Continuing the trend, the next leap in capabilities was the "o" series of reasoning models and the subsequent unlock of verifiable rewards. Reasoning models made the observation that "chain-of-thought" reasoning was highly effective, but required users to literally write "think step by step" to elicit the behavior. To bake this into the model, what was done? Reasoning text was generated with the help of the previous models. From the DeepSeek-R1 paper: "Specifically, we first engage human annotators to convert the reasoning trace into a more natural, human conversational style. The modified data pairs are then used as examples to prompt an LLM to rewrite additional data in a similar style.". From that point, using previous models to curate and generate data became ubiquitous and continually increased in scope and scale, particularly through verifiable rewards. As we are quite familiar with, domains like software engineering or security became incredibly amenable to fully verifiable environments that scaled easily once models become good enough to reliably create tests or inject bugs into code. With each step up in capability, more tasks become solvable in this loop: today's model builds a reliable verifier, while the next model learns to solve the task against it. For example, diagrams with high-quality text or CAD drawings can now have effectively infinite training data, programmatically generated and verified by current models. As an aside, thinking about which tasks can have data generated, or verifiable environments created with current models is a great indication of what tasks might (depending on what the labs focus on) become solved.

Industry Growth.
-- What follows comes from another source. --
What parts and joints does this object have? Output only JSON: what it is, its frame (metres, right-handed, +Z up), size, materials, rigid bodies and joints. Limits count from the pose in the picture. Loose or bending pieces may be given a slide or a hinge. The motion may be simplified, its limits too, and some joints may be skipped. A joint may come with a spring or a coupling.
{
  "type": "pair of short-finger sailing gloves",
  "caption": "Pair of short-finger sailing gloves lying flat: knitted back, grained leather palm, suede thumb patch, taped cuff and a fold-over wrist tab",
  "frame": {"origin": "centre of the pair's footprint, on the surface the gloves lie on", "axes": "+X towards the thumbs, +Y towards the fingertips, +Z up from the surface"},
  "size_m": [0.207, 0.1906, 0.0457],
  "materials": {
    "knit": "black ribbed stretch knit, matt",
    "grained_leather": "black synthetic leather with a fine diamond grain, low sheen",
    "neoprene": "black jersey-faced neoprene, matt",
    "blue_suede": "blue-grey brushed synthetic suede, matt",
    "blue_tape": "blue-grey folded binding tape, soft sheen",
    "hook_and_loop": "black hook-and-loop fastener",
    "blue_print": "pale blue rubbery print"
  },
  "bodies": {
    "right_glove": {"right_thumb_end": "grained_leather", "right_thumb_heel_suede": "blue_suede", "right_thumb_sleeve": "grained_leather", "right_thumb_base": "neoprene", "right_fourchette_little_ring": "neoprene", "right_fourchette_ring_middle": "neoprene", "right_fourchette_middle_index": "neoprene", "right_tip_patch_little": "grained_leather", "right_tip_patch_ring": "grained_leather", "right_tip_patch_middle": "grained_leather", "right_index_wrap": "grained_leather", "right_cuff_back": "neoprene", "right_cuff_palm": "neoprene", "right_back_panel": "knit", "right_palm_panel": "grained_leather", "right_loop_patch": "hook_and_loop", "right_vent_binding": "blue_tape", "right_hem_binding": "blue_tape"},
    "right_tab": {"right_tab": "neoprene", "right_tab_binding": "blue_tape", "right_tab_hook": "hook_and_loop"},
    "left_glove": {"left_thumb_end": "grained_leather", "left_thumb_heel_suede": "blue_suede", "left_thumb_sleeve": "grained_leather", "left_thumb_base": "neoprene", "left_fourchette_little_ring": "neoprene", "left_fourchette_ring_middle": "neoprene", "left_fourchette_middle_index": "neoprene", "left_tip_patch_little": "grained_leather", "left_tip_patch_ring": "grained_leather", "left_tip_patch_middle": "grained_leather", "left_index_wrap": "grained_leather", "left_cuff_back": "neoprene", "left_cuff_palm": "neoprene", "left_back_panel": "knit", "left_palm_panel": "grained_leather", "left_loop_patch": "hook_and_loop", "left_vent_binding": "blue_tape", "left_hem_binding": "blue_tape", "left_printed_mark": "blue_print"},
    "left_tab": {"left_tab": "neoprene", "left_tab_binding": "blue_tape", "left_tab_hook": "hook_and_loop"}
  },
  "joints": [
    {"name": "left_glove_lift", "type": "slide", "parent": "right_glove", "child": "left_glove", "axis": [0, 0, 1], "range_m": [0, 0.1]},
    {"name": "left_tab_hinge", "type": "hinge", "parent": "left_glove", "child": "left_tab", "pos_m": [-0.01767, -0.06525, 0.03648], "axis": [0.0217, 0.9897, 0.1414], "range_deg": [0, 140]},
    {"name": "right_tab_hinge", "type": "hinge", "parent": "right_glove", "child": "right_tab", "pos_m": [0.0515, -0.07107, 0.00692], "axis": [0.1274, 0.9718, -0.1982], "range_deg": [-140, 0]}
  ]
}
Bootstrapping was mainly about the growth of data, but expansion has happened everywhere else as well. The bottlenecks to better models are data, compute (often to generate data as the previous section motivated), and the understated reliability and bug fixes. Even if the amount of compute available might not accelerate as quickly, that does not mean there aren't other areas that effectively function as increases in capacity. Compute efficiency is improving from silicon, to racks, to data centers, to kernels, and to inference. So not only is supply still growing, we are getting more out of every FLOP. Next, data generation creating that reward signal is an embarrassingly parallel task - you can run many task rollouts at once. Parallelism coupled with efficiency, even while keeping quality fixed, still results in progress. Finally, there are several other sources to consider. More talent than ever can contribute both inside and outside the frontier labs - trying different ideas, architectures, and harnesses. Beyond the labs, a cottage industry supports frontier model training by creating environments, open source tools, or even the data flywheel from the millions upon millions of users.

AI Progress is on a Technical Trajectory. The idea that progress would slow down, in part due to horizon lengths increasing, missed the plethora of other directions and new bottlenecks that could be improved. Previous models contributing to later ones means data keeps scaling in an ever growing number of dimensions, and industry growth means that compute keeps climbing along axes other than raw FLOPs. With all of this, claiming that AI would slow down within a year or two of becoming mainstream is equivalent to thinking that silicon had hit a wall in the 90s, or that battery technology had hit a wall in the 2000s. People called the end of Moore's Law for decades, but engineers always found new axes: process nodes, multi-core, and specialized accelerators. Every major technology goes through this kind of march of improvement, and it takes running into the laws of physics to stop it. As more people are thinking about the problem and more capital is invested, the pace usually picks up. A few years ago, we were only just beginning the technical trajectory. Now that we are on it, it will keep going.